All the Romans who saw or heard of this [Metellus being wounded] were filled with shame at the idea of deserting their commander. The same event filled them with fury against the enemy. So, they covered Metellus with their shields and carried him out of danger. Then they fell energetically on the Iberians and pushed them back. Victory changed sides.

Metellus then complacently decided to rest his troops and made camp. Sertorius in the meantime had regrouped his men and in the evening launched an unexpected attack on Metellus' camp, and attempted to exploit its vulnerable position by cutting it off with a trench.
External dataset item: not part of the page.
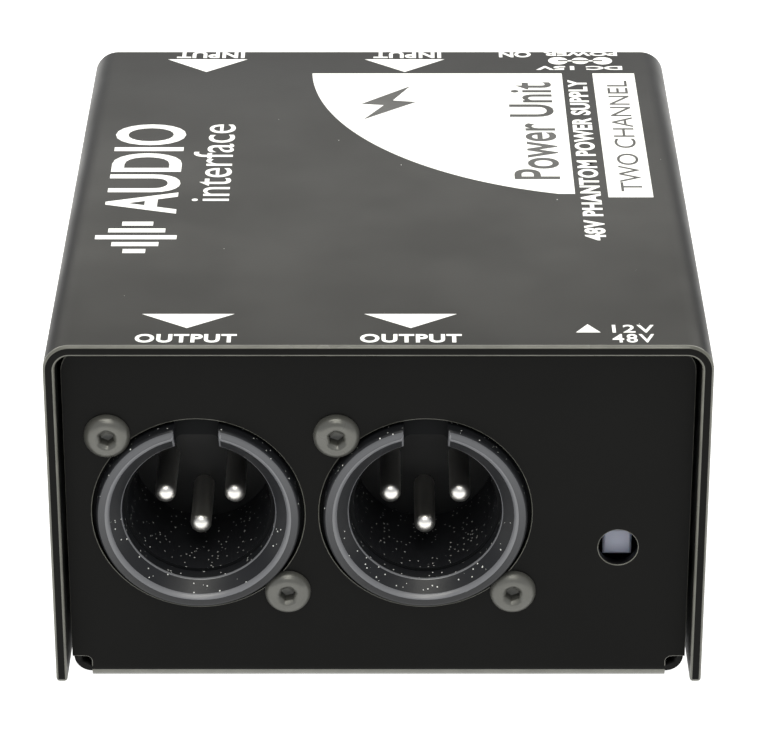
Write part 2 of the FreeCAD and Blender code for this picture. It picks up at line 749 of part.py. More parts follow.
def make_selector_spring():
    """Coil between the plunger's shoulder and the back of the body."""
    front_y = selector_body_front_y
    start_y = front_y + selector_wall + shoulder_length + 2 * return_wire_radius
    end_y = front_y + selector_body_length - selector_wall - 2 * return_wire_radius
    height = end_y - start_y
    helix = Part.makeHelix(height / return_turns, height, return_coil_radius)
    circle = Part.Wire(Part.Edge(Part.Circle(V(return_coil_radius, 0, 0), Y_AXIS, return_wire_radius)))
    coil = Part.Wire(helix).makePipeShell([circle], True, True)
    coil.rotate(V(0, 0, 0), X_AXIS, -90)
    coil.translate(V(selector_x, start_y, plunger_z))
    return coil


def make_selector_terminals():
    half = terminal_side / 2
    middle_y = selector_body_front_y + selector_body_length / 2
    terminals = []
    for side in (-1, 1):
        for step in (-1, 0, 1):
            x = selector_x + side * terminal_row_half_gap
            y = middle_y + step * terminal_pitch
            terminals.append(block(x - half, x + half, y - half, y + half, tail_bottom_z, board_top_z))
    return group(terminals)


# ---- power inlet and lamp -----------------------------------------------------------------------
def make_inlet_housing():
    half = inlet_body_width / 2
    body = block(inlet_x - half, inlet_x + half, panel_back_y - inlet_body_length,
                 panel_back_y - inlet_body_gap, board_top_z, board_top_z + inlet_body_height)
    body = body.makeFillet(inlet_body_corner, edges_along(body, Y_AXIS, lambda p: p.z > inlet_z))
    nose = rod(inlet_nose_radius, V(inlet_x, panel_back_y - inlet_nose_root, inlet_z), Y_AXIS,
               inlet_nose_root + chassis_sheet)
    bore = rod(inlet_bore_radius, V(inlet_x, panel_y + margin, inlet_z), Y_AXIS * -1,
               inlet_bore_depth + margin)
    pin_hole = rod(inlet_pin_radius, V(inlet_x, panel_y, inlet_z), Y_AXIS * -1,
                   inlet_bore_depth + inlet_pin_root)
    return cut_all(body.fuse(nose), [bore, pin_hole, make_inlet_contact()]).removeSplitter()


def make_inlet_pin():
    face = panel_y - inlet_pin_set_back
    length = inlet_bore_depth + inlet_pin_root - inlet_pin_set_back
    pin = rod(inlet_pin_radius, V(inlet_x, face, inlet_z), Y_AXIS * -1, length)
    return pin.makeFillet(inlet_pin_edge, [e for e in pin.Edges if e.CenterOfMass.y > face - inlet_pin_edge])


def make_inlet_contact():
    """Strip at the side of the bore that touches the outside of the plug."""
    left = inlet_x - inlet_bore_radius - inlet_contact_thickness / 2
    back_y = panel_y - inlet_bore_depth + inlet_contact_start
    low = inlet_z - inlet_contact_width / 2
    return block(left, left + inlet_contact_thickness, back_y, back_y + inlet_contact_length, low,
                 low + inlet_contact_width)


def make_lamp():
    face = panel_y + lamp_proud
    body = rod(lamp_radius, V(lamp_x, face, lamp_z), Y_AXIS * -1, lamp_length)
    body = body.makeFillet(lamp_dome, [e for e in body.Edges if e.CenterOfMass.y > face - lamp_clearance])
    collar = rod(lamp_collar_radius, V(lamp_x, panel_back_y, lamp_z), Y_AXIS * -1, lamp_collar_thickness)
    return body.fuse(collar).removeSplitter()


def make_lamp_leads():
    back = panel_y + lamp_proud - lamp_length
    bend = back - lamp_lead_run
    half = lamp_lead_side / 2
    leads = []
    for side in (-1, 1):
        x = lamp_x + side * lamp_lead_half_gap
        run = block(x - half, x + half, bend, back, lamp_z - half, lamp_z + half)
        drop = block(x - half, x + half, bend, bend + lamp_lead_side, tail_bottom_z, lamp_z + half)
        leads.append(run.fuse(drop).removeSplitter())
    return group(leads)


# ---- circuit board and what stands on it --------------------------------------------------------
def make_board(tails):
    board = rounded_block(-board_half_width, board_half_width, -board_half_length, board_half_length,
                          board_bottom_z, board_top_z, board_corner, Z_AXIS)
    for facing in (-1, 1):
        y_in = facing * (panel_y - fixing_length - screw_room)
        y_out = facing * (board_half_length + margin)
        half = ear_width / 2 + ear_room
        for x in connector_x.values():
            board = board.cut(block(x - half, x + half, min(y_in, y_out), max(y_in, y_out),
                                    board_bottom_z - margin, board_top_z + margin))
    for tail in tails:
        box = tail.BoundBox
        centre = V((box.XMin + box.XMax) / 2, (box.YMin + box.YMax) / 2, board_bottom_z - margin)
        board = board.cut(rod(plated_hole_radius, centre, Z_AXIS, board_thickness + 2 * margin))
    for x, y in standoff_places:
        board = board.cut(rod(m3_clearance_radius, V(x, y, board_bottom_z - margin), Z_AXIS,
                              board_thickness + 2 * margin))
    return board


def tail_slices(shapes):
    """The part of every lead that passes through the board."""
    slab = block(-half_width, half_width, -half_depth, half_depth, board_bottom_z, board_top_z)
    slices = []
    for shape in shapes:
        slices += shape.common(slab).Solids
    return slices


def make_standoffs():
    posts = []
    for x, y in standoff_places:
        post = hex_prism(standoff_flat, V(x, y, floor_z), Z_AXIS, board_bottom_z - floor_z)
        posts.append(post.cut(rod(m3_radius, V(x, y, floor_z - margin), Z_AXIS, drill_length)))
    return group(posts)


def make_board_screws():
    """Pan-head screws that go down through the board into the standoffs."""
    screws = []
    for x, y in standoff_places:
        head = rod(board_screw_head_radius, V(x, y, board_top_z), Z_AXIS, board_screw_head_height)
        top_edges = [e for e in head.Edges if e.CenterOfMass.z > board_top_z + board_screw_edge]
        head = head.makeFillet(board_screw_edge, top_edges)
        shank = rod(m3_radius, V(x, y, board_top_z), Z_AXIS * -1, board_screw_length)
        low = board_top_z + board_screw_head_height - cross_depth
        high = board_top_z + board_screw_head_height + margin
        long, narrow = cross_length / 2, cross_width / 2
        slot = block(x - long, x + long, y - narrow, y + narrow, low, high)
        cross = block(x - narrow, x + narrow, y - long, y + long, low, high)
        screws.append(head.fuse(shank).cut(slot).cut(cross).removeSplitter())
    return group(screws)


def can_capacitor(x, y, radius, height):
    can = rod(radius, V(x, y, board_top_z + component_lift), Z_AXIS, height)
    return can.makeFillet(can_edge, [e for e in can.Edges if isinstance(e.Curve, Part.Circle)])


def make_reservoir_capacitors():
    return group([can_capacitor(x, y, reservoir_radius, reservoir_height) for x, y in reservoir_places])


def make_output_capacitors():
    return group([can_capacitor(x, y, output_can_radius, output_can_height) for x, y in output_can_places])


def make_inductor():
    """Drum inductor of the step-up converter: two flanges and the winding between them as one outline."""
    x, y = inductor_place
    winding_z = board_top_z + inductor_flange
    base = rod(inductor_radius, V(x, y, board_top_z), Z_AXIS, inductor_flange)
    winding = rod(winding_radius, V(x, y, winding_z), Z_AXIS, winding_height)
    cap = rod(inductor_radius, V(x, y, winding_z + winding_height), Z_AXIS, inductor_flange)
    return base.fuse([winding, cap]).removeSplitter()


def make_converter_chip():
    x, y = chip_place
    low = board_top_z + chip_lift
    body = block(x - chip_length / 2, x + chip_length / 2, y - chip_width / 2, y + chip_width / 2, low,
                 low + chip_height)
    half = chip_foot_side / 2
    feet = []
    for number in range(chip_feet_per_side):
        foot_x = x + chip_foot_pitch * (number - (chip_feet_per_side - 1) / 2)
        for side in (-1, 1):
            y_in = y + side * chip_width / 2
            y_out = y_in + side * chip_foot_reach
            feet.append(block(foot_x - half, foot_x + half, min(y_in, y_out), max(y_in, y_out),
                              board_top_z, board_top_z + chip_foot_height))
    return body.fuse(feet).removeSplitter()


def axial_part(middle, along, radius, length, lead_radius, span):
    """A round body with one straight lead through it, bent down to the board at both ends."""
    body = rod(radius, middle - along * (length / 2), along, length)
    lead = rod(lead_radius, middle - along * (span / 2), along, span)
    drops = []
    for side in (-1, 1):
        end = middle + along * (side * span / 2)
        drops.append(rod(lead_radius, V(end.x, end.y, board_top_z), Z_AXIS, middle.z - board_top_z))
    return body.fuse([lead] + drops).removeSplitter()


def make_feed_resistors():
    """Axial resistors, one for each signal leg."""
    resistors = []
    for number in range(resistor_count):
        middle = V(resistor_first_x + resistor_pitch * number, 0, board_top_z + resistor_lift)
        resistors.append(axial_part(middle, Y_AXIS, resistor_radius, resistor_length,
                                    resistor_lead_radius, resistor_lead_span))
    return group(resistors)


def make_diode():
    middle = V(diode_place[0], diode_place[1], board_top_z + diode_lift)
    return axial_part(middle, X_AXIS, diode_radius, diode_length, diode_lead_radius, diode_lead_span)


# ---- the whole box ------------------------------------------------------------------------------
def main():
    save("outer_cover", make_cover())
    save("inner_chassis", make_chassis())
    save("bottom_pad", make_pad())
    save("cover_screws", make_cover_screws())
    save("clinch_nuts", make_clinch_nuts())
    leads = []
    for number, x in connector_x.items():
        pins = make_output_pins(x)
        leads.append(pins)
        save("output_" + number + "_housing", make_output_housing(x))
        save("output_" + number + "_pins", pins)
        save("output_" + number + "_pin_carrier", make_output_carrier(x, pins))
        sleeves = contact_sleeves(x)
        leads.append(sleeves)
        save("input_" + number + "_housing", make_input_housing(x))
        save("input_" + number + "_contacts", sleeves)
        save("input_" + number + "_socket_insert", make_socket_insert(x, sleeves))
        save("input_" + number + "_latch", make_latch(x))
        save("input_" + number + "_latch_pin", make_latch_pin(x))
        save("input_" + number + "_latch_spring", make_latch_spring(x))
    save("output_screws", make_button_screws(-1))
    save("input_screws", make_button_screws(1))
    terminals = make_selector_terminals()
    lamp_leads = make_lamp_leads()
    leads += [terminals, lamp_leads]
    save("selector_plunger", make_plunger())
    save("selector_body", make_selector_body())
    save("selector_spring", make_selector_spring())
    save("selector_terminals", terminals)
    save("power_inlet_housing", make_inlet_housing())
    save("power_inlet_pin", make_inlet_pin())
    save("power_inlet_contact", make_inlet_contact())
    save("power_lamp", make_lamp())
    save("power_lamp_leads", lamp_leads)
    save("main_board", make_board(tail_slices(leads)))
    save("board_standoffs", make_standoffs())
    save("board_screws", make_board_screws())
    save("reservoir_capacitors", make_reservoir_capacitors())
    save("output_capacitors", make_output_capacitors())
    save("storage_inductor", make_inductor())
    save("converter_chip", make_converter_chip())
    save("feed_resistors", make_feed_resistors())
    save("rectifier_diode", make_diode())


main()
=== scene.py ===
# %% [markdown]
# # A small phantom power box
#
# The object is a stage accessory: a steel box, about as big as a fist, that feeds 48 volts to two
# microphones. The CAD model already holds every piece at its real size and place.
# This lesson loads it as a fixed frame, gives each visible piece softer edges or a more detailed mesh,
# and dresses everything in finishes that are built from nodes.

# %% Load the frame
import json
from math import cos, pi, radians, sin, sqrt

import bmesh
import bpy
from mathutils import Matrix, Vector


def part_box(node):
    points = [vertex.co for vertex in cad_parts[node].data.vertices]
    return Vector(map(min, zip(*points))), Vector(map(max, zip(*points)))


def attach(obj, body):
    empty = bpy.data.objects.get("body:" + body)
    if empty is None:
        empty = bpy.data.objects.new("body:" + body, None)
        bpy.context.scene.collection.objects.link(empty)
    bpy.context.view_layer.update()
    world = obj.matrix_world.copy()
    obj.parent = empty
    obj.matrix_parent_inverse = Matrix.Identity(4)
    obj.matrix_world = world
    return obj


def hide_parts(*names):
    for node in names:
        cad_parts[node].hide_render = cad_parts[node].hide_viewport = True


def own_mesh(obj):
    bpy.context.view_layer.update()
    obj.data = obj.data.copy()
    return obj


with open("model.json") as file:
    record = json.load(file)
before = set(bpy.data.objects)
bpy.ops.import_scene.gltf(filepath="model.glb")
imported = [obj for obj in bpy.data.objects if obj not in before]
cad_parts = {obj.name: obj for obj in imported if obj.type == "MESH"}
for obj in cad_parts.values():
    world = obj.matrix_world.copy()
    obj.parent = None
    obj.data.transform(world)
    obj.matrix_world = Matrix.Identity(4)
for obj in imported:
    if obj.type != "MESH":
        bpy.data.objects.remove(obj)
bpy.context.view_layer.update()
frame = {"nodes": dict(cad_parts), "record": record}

# %% [markdown]
# The camera comes first, because it decides what is worth detailing. A long lens from half a metre away
# looks down on the output side by about 26 degrees, straight along the box. A short lens could frame the
# same view, but it would spread the panel's corners far more than this one does.
# Everything that is made is put into the scene by one small helper.

# %% Set up the camera
mm = 0.001


def in_scene(name, data):
    obj = bpy.data.objects.new(name, data)
    bpy.context.scene.collection.objects.link(obj)
    return obj


camera_data = bpy.data.cameras.new("portrait_camera")
camera_data.sensor_width = 36.0
camera_data.lens = 176.55
camera_data.clip_start = 10 * mm
camera = in_scene("portrait_camera", camera_data)
camera.location = Vector((0.61, -409.85, 225.82)) * mm
camera.rotation_euler = (radians(63.49), 0.0, 0.0)
bpy.context.scene.camera = camera
print("camera distance:", round(camera.location.length / mm), "mm")

# %% [markdown]
# Every finish below is a small graph of shader nodes, and every repeated piece is a graph of geometry nodes.
# One helper adds a node to either kind of graph. Node properties are keyword arguments. Sockets are given
# by name or by number, and a socket may take a plain value or the output of another node.

# %% Add a node with its settings and links
def add(tree, kind, sockets=None, **settings):
    node = tree.nodes.new(kind)
    for name, value in settings.items():
        setattr(node, name, value)
    for socket, value in (sockets or {}).items():
        if isinstance(value, bpy.types.NodeSocket):
            tree.links.new(value, node.inputs[socket])
        else:
            node.inputs[socket].default_value = value
    return node


# %% [markdown]
# Colours are picked as sRGB hex codes, as on a paint card, but Blender mixes light in linear values.
# One function turns the code into linear red, green, blue and alpha.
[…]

Unfortunately for the Sertorians, Pompey and his army now showed up and forced them to withdraw. Over the course of the battle Pompey had lost 6,000 men while Sertorius had lost only 3,000, but to offset this Perperna had lost some 5,000 soldiers. Metellus's losses are unknown, but must have been significant as well. Sertorius' second-in-command, Lucius Hirtuleius, and Pompey's brother-in-law, Gaius Memmius (married to Pompey's sister), were among the casualties.

==Aftermath==
This was the last pitched battle Sertorius fought, and probably one he had not wanted in the first place. Sertorius ordered his army to break up and reassemble at a place he designated. He then made for the fortress town of Clunia and prepared for a siege. Even while fortifying Clunia Sertorius was dispatching messengers to his allies, requesting them to raise new levies. The war was far from over, Sertorius still had allies, his reputation and an army. After the Siege of Clunia he reverted to guerilla warfare and the war would drag on for another three years and only end because a few of his own men plotted against Sertorius and assassinated him.